» Stated exercise:
Below is a block of records; repeat all of them exactly.

(Rows from a 3D modeling dataset)
## START

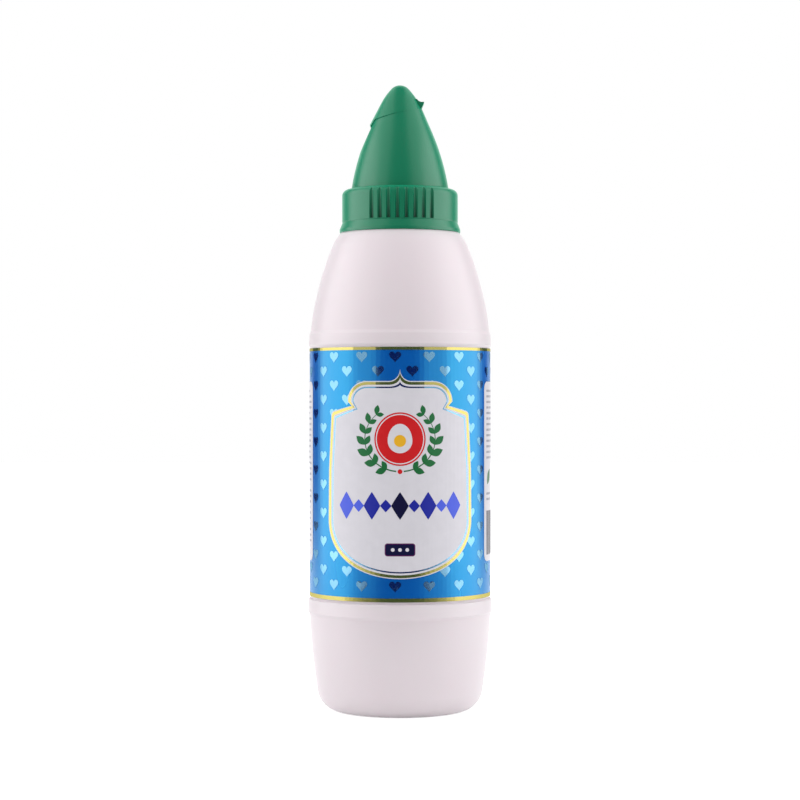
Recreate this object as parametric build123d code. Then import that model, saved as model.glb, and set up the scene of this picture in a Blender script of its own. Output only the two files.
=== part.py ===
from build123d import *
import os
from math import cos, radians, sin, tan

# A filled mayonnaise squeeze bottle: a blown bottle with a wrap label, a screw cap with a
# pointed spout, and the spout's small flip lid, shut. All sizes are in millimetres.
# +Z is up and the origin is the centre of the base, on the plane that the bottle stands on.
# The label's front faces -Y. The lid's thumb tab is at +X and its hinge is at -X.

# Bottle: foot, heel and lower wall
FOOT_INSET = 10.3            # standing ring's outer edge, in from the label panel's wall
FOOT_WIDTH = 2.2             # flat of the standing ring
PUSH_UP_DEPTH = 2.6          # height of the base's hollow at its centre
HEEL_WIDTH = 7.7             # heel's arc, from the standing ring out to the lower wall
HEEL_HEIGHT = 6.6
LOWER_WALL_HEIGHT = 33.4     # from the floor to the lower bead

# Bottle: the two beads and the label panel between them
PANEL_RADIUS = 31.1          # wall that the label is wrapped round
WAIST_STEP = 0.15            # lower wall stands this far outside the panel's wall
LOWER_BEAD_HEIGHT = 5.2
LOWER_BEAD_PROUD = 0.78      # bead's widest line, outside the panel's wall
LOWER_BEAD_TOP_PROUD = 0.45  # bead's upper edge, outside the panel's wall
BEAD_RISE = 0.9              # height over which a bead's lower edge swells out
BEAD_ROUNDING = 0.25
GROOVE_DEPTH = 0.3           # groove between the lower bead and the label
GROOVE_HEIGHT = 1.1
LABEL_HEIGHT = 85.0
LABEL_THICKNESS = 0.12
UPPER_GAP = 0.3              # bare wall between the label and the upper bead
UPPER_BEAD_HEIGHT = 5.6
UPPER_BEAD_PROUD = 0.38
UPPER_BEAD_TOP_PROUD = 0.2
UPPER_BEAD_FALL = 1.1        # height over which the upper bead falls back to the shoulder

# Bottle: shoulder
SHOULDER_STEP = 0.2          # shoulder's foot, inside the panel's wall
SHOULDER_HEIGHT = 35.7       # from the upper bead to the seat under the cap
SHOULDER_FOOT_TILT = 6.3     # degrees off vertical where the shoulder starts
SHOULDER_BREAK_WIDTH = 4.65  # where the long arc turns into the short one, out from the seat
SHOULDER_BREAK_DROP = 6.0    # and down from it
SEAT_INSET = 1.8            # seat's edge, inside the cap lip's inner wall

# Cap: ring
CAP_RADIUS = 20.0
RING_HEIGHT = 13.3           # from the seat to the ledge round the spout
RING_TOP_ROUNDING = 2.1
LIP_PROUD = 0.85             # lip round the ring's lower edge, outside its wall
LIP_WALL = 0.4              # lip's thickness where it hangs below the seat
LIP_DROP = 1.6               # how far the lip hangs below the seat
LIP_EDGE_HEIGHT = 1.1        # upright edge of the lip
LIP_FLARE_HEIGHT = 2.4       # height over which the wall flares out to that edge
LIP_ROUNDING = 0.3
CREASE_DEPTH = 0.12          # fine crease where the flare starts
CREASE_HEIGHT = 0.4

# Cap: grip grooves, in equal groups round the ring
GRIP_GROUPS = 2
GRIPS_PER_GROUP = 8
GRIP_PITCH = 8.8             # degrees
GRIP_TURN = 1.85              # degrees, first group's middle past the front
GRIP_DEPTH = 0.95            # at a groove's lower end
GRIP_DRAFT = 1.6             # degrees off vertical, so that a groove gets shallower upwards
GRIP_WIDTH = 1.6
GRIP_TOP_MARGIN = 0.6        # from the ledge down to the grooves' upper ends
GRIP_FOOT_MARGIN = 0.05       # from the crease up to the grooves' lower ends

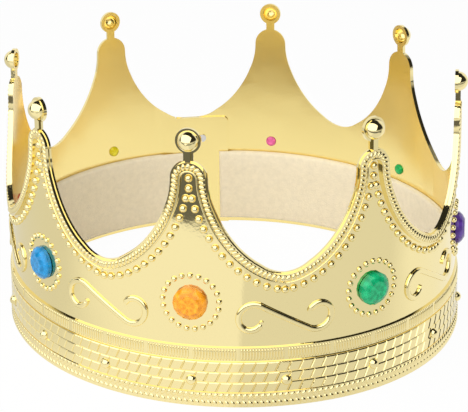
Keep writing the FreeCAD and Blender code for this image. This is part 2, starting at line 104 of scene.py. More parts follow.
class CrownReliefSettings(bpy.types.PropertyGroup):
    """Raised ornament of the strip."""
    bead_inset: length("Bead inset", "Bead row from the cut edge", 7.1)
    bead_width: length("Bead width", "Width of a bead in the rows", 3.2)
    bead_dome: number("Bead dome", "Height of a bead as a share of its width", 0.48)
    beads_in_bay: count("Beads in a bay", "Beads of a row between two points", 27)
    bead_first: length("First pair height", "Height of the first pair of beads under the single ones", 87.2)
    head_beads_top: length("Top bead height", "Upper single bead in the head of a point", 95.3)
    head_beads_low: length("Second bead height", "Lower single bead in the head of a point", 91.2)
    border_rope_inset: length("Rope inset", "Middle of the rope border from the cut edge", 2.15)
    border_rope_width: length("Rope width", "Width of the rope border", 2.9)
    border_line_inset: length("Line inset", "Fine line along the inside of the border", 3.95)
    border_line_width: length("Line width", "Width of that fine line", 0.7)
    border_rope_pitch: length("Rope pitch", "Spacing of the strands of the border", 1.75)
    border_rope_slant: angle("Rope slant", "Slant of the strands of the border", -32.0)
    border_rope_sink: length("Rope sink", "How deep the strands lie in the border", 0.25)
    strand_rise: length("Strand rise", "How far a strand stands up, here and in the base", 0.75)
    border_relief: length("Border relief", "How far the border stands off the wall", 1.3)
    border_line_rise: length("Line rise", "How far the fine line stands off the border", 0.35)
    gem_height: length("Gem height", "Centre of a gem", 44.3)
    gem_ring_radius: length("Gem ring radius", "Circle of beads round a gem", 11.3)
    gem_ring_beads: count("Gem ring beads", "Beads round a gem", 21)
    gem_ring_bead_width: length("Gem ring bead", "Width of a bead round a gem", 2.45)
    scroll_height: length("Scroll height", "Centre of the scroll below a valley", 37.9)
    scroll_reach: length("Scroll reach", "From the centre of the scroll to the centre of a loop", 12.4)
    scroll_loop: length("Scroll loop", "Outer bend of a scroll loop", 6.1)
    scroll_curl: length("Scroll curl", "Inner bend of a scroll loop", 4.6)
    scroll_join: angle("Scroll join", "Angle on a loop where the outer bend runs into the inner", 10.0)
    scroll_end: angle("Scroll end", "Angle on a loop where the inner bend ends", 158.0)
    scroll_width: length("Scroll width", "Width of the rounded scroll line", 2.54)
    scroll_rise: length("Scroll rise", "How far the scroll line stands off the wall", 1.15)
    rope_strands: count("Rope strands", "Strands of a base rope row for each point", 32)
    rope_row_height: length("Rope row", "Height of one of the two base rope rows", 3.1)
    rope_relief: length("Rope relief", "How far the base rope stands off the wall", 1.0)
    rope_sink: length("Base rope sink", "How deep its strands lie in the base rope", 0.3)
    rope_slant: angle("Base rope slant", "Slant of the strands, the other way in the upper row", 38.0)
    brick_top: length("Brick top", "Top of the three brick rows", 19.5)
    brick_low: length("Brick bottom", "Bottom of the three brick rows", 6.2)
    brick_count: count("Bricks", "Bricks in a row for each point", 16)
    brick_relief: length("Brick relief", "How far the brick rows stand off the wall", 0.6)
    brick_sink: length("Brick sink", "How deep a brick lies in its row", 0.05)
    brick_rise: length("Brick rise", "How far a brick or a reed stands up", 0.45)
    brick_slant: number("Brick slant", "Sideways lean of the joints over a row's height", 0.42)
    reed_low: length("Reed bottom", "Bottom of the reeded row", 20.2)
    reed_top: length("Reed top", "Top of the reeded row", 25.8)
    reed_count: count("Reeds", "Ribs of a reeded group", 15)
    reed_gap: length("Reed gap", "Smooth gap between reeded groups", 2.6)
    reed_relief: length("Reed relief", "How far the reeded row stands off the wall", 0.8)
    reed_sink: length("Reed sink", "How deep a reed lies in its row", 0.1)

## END

» The solution:
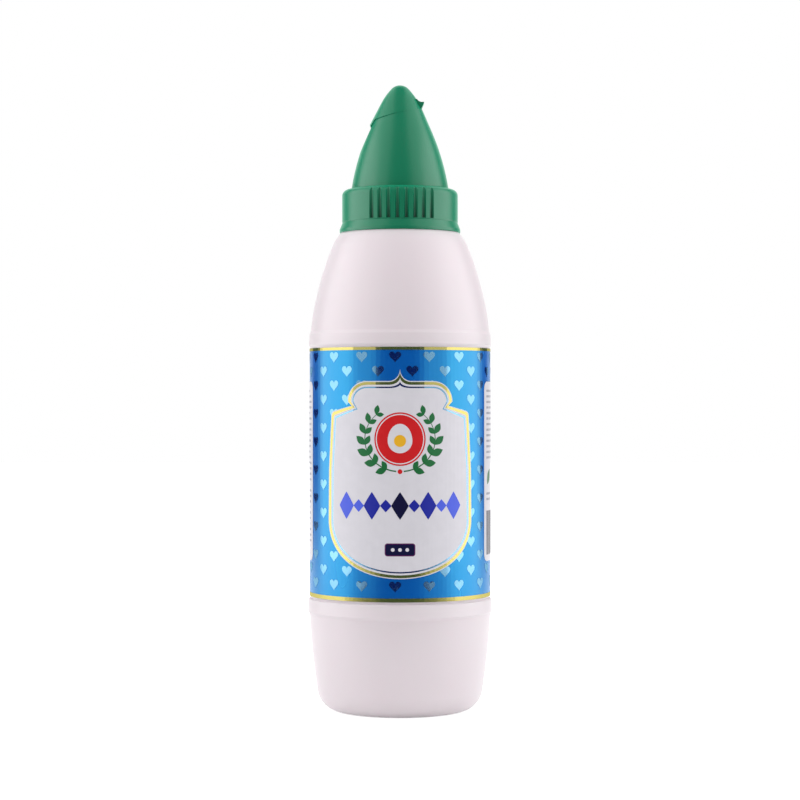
Recreate this object as parametric build123d code. Then import that model, saved as model.glb, and set up the scene of this picture in a Blender script of its own. Output only the two files.
=== part.py ===
from build123d import *
import os
from math import cos, radians, sin, tan

# A filled mayonnaise squeeze bottle: a blown bottle with a wrap label, a screw cap with a
# pointed spout, and the spout's small flip lid, shut. All sizes are in millimetres.
# +Z is up and the origin is the centre of the base, on the plane that the bottle stands on.
# The label's front faces -Y. The lid's thumb tab is at +X and its hinge is at -X.

# Bottle: foot, heel and lower wall
FOOT_INSET = 10.3            # standing ring's outer edge, in from the label panel's wall
FOOT_WIDTH = 2.2             # flat of the standing ring
PUSH_UP_DEPTH = 2.6          # height of the base's hollow at its centre
HEEL_WIDTH = 7.7             # heel's arc, from the standing ring out to the lower wall
HEEL_HEIGHT = 6.6
LOWER_WALL_HEIGHT = 33.4     # from the floor to the lower bead

# Bottle: the two beads and the label panel between them
PANEL_RADIUS = 31.1          # wall that the label is wrapped round
WAIST_STEP = 0.15            # lower wall stands this far outside the panel's wall
LOWER_BEAD_HEIGHT = 5.2
LOWER_BEAD_PROUD = 0.78      # bead's widest line, outside the panel's wall
LOWER_BEAD_TOP_PROUD = 0.45  # bead's upper edge, outside the panel's wall
BEAD_RISE = 0.9              # height over which a bead's lower edge swells out
BEAD_ROUNDING = 0.25
GROOVE_DEPTH = 0.3           # groove between the lower bead and the label
GROOVE_HEIGHT = 1.1
LABEL_HEIGHT = 85.0
LABEL_THICKNESS = 0.12
UPPER_GAP = 0.3              # bare wall between the label and the upper bead
UPPER_BEAD_HEIGHT = 5.6
UPPER_BEAD_PROUD = 0.38
UPPER_BEAD_TOP_PROUD = 0.2
UPPER_BEAD_FALL = 1.1        # height over which the upper bead falls back to the shoulder

# Bottle: shoulder
SHOULDER_STEP = 0.2          # shoulder's foot, inside the panel's wall
SHOULDER_HEIGHT = 35.7       # from the upper bead to the seat under the cap
SHOULDER_FOOT_TILT = 6.3     # degrees off vertical where the shoulder starts
SHOULDER_BREAK_WIDTH = 4.65  # where the long arc turns into the short one, out from the seat
SHOULDER_BREAK_DROP = 6.0    # and down from it
SEAT_INSET = 1.8            # seat's edge, inside the cap lip's inner wall

# Cap: ring
CAP_RADIUS = 20.0
RING_HEIGHT = 13.3           # from the seat to the ledge round the spout
RING_TOP_ROUNDING = 2.1
LIP_PROUD = 0.85             # lip round the ring's lower edge, outside its wall
LIP_WALL = 0.4              # lip's thickness where it hangs below the seat
LIP_DROP = 1.6               # how far the lip hangs below the seat
LIP_EDGE_HEIGHT = 1.1        # upright edge of the lip
LIP_FLARE_HEIGHT = 2.4       # height over which the wall flares out to that edge
LIP_ROUNDING = 0.3
CREASE_DEPTH = 0.12          # fine crease where the flare starts
CREASE_HEIGHT = 0.4

# Cap: grip grooves, in equal groups round the ring
GRIP_GROUPS = 2
GRIPS_PER_GROUP = 8
GRIP_PITCH = 8.8             # degrees
GRIP_TURN = 1.85              # degrees, first group's middle past the front
GRIP_DEPTH = 0.95            # at a groove's lower end
GRIP_DRAFT = 1.6             # degrees off vertical, so that a groove gets shallower upwards
GRIP_WIDTH = 1.6
GRIP_TOP_MARGIN = 0.6        # from the ledge down to the grooves' upper ends
GRIP_FOOT_MARGIN = 0.05       # from the crease up to the grooves' lower ends

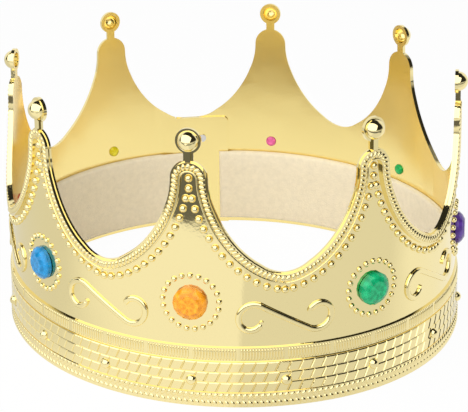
Keep writing the FreeCAD and Blender code for this image. This is part 2, starting at line 104 of scene.py. More parts follow.
class CrownReliefSettings(bpy.types.PropertyGroup):
    """Raised ornament of the strip."""
    bead_inset: length("Bead inset", "Bead row from the cut edge", 7.1)
    bead_width: length("Bead width", "Width of a bead in the rows", 3.2)
    bead_dome: number("Bead dome", "Height of a bead as a share of its width", 0.48)
    beads_in_bay: count("Beads in a bay", "Beads of a row between two points", 27)
    bead_first: length("First pair height", "Height of the first pair of beads under the single ones", 87.2)
    head_beads_top: length("Top bead height", "Upper single bead in the head of a point", 95.3)
    head_beads_low: length("Second bead height", "Lower single bead in the head of a point", 91.2)
    border_rope_inset: length("Rope inset", "Middle of the rope border from the cut edge", 2.15)
    border_rope_width: length("Rope width", "Width of the rope border", 2.9)
    border_line_inset: length("Line inset", "Fine line along the inside of the border", 3.95)
    border_line_width: length("Line width", "Width of that fine line", 0.7)
    border_rope_pitch: length("Rope pitch", "Spacing of the strands of the border", 1.75)
    border_rope_slant: angle("Rope slant", "Slant of the strands of the border", -32.0)
    border_rope_sink: length("Rope sink", "How deep the strands lie in the border", 0.25)
    strand_rise: length("Strand rise", "How far a strand stands up, here and in the base", 0.75)
    border_relief: length("Border relief", "How far the border stands off the wall", 1.3)
    border_line_rise: length("Line rise", "How far the fine line stands off the border", 0.35)
    gem_height: length("Gem height", "Centre of a gem", 44.3)
    gem_ring_radius: length("Gem ring radius", "Circle of beads round a gem", 11.3)
    gem_ring_beads: count("Gem ring beads", "Beads round a gem", 21)
    gem_ring_bead_width: length("Gem ring bead", "Width of a bead round a gem", 2.45)
    scroll_height: length("Scroll height", "Centre of the scroll below a valley", 37.9)
    scroll_reach: length("Scroll reach", "From the centre of the scroll to the centre of a loop", 12.4)
    scroll_loop: length("Scroll loop", "Outer bend of a scroll loop", 6.1)
    scroll_curl: length("Scroll curl", "Inner bend of a scroll loop", 4.6)
    scroll_join: angle("Scroll join", "Angle on a loop where the outer bend runs into the inner", 10.0)
    scroll_end: angle("Scroll end", "Angle on a loop where the inner bend ends", 158.0)
    scroll_width: length("Scroll width", "Width of the rounded scroll line", 2.54)
    scroll_rise: length("Scroll rise", "How far the scroll line stands off the wall", 1.15)
    rope_strands: count("Rope strands", "Strands of a base rope row for each point", 32)
    rope_row_height: length("Rope row", "Height of one of the two base rope rows", 3.1)
    rope_relief: length("Rope relief", "How far the base rope stands off the wall", 1.0)
    rope_sink: length("Base rope sink", "How deep its strands lie in the base rope", 0.3)
    rope_slant: angle("Base rope slant", "Slant of the strands, the other way in the upper row", 38.0)
    brick_top: length("Brick top", "Top of the three brick rows", 19.5)
    brick_low: length("Brick bottom", "Bottom of the three brick rows", 6.2)
    brick_count: count("Bricks", "Bricks in a row for each point", 16)
    brick_relief: length("Brick relief", "How far the brick rows stand off the wall", 0.6)
    brick_sink: length("Brick sink", "How deep a brick lies in its row", 0.05)
    brick_rise: length("Brick rise", "How far a brick or a reed stands up", 0.45)
    brick_slant: number("Brick slant", "Sideways lean of the joints over a row's height", 0.42)
    reed_low: length("Reed bottom", "Bottom of the reeded row", 20.2)
    reed_top: length("Reed top", "Top of the reeded row", 25.8)
    reed_count: count("Reeds", "Ribs of a reeded group", 15)
    reed_gap: length("Reed gap", "Smooth gap between reeded groups", 2.6)
    reed_relief: length("Reed relief", "How far the reeded row stands off the wall", 0.8)
    reed_sink: length("Reed sink", "How deep a reed lies in its row", 0.1)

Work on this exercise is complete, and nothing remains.